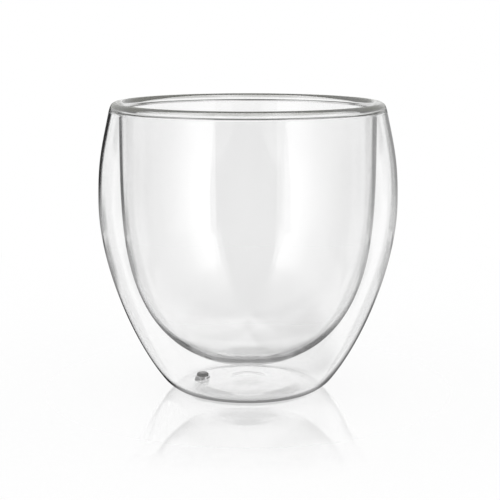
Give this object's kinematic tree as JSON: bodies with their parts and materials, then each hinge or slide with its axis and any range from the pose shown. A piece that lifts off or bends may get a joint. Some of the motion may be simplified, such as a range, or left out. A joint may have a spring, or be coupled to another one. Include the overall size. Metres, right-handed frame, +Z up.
{
  "type": "double walled glass cup",
  "caption": "Double walled glass cup: a deep round inner bowl fused at the rim into a bellied outer shell, with sealed air between them and a small silicone vent plug in the floor.",
  "frame": {"origin": "centre of the base, on the plane that the cup stands on", "axes": "+Z up along the cup's axis, +X to the right and +Y away from the viewer as in the picture, so that the vent plug lies on the -X side"},
  "size_m": [0.0902, 0.0902, 0.0875],
  "materials": {
    "outer_glass": "clear blown borosilicate glass, fire polished",
    "inner_glass": "clear blown borosilicate glass, fire polished",
    "rim_glass": "melted and fire polished borosilicate glass, faintly olive where it is thick",
    "plug_silicone": "smooth translucent grey silicone"
  },
  "bodies": {
    "root": {"outer_shell": "outer_glass", "inner_bowl": "inner_glass", "fused_rim": "rim_glass", "vent_plug": "plug_silicone"}
  },
  "joints": []
}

Instruction — Hand back the material above in full, exactly as written.

Result —
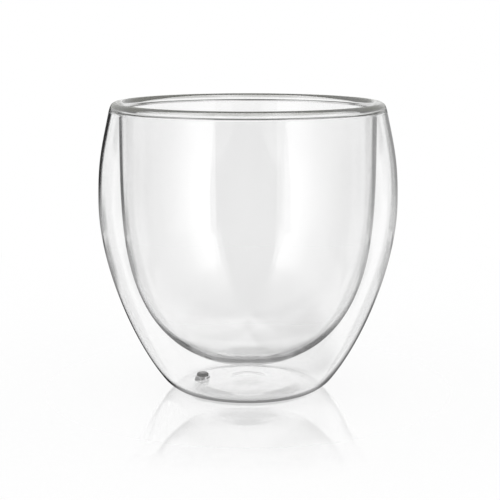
Give this object's kinematic tree as JSON: bodies with their parts and materials, then each hinge or slide with its axis and any range from the pose shown. A piece that lifts off or bends may get a joint. Some of the motion may be simplified, such as a range, or left out. A joint may have a spring, or be coupled to another one. Include the overall size. Metres, right-handed frame, +Z up.
{
  "type": "double walled glass cup",
  "caption": "Double walled glass cup: a deep round inner bowl fused at the rim into a bellied outer shell, with sealed air between them and a small silicone vent plug in the floor.",
  "frame": {"origin": "centre of the base, on the plane that the cup stands on", "axes": "+Z up along the cup's axis, +X to the right and +Y away from the viewer as in the picture, so that the vent plug lies on the -X side"},
  "size_m": [0.0902, 0.0902, 0.0875],
  "materials": {
    "outer_glass": "clear blown borosilicate glass, fire polished",
    "inner_glass": "clear blown borosilicate glass, fire polished",
    "rim_glass": "melted and fire polished borosilicate glass, faintly olive where it is thick",
    "plug_silicone": "smooth translucent grey silicone"
  },
  "bodies": {
    "root": {"outer_shell": "outer_glass", "inner_bowl": "inner_glass", "fused_rim": "rim_glass", "vent_plug": "plug_silicone"}
  },
  "joints": []
}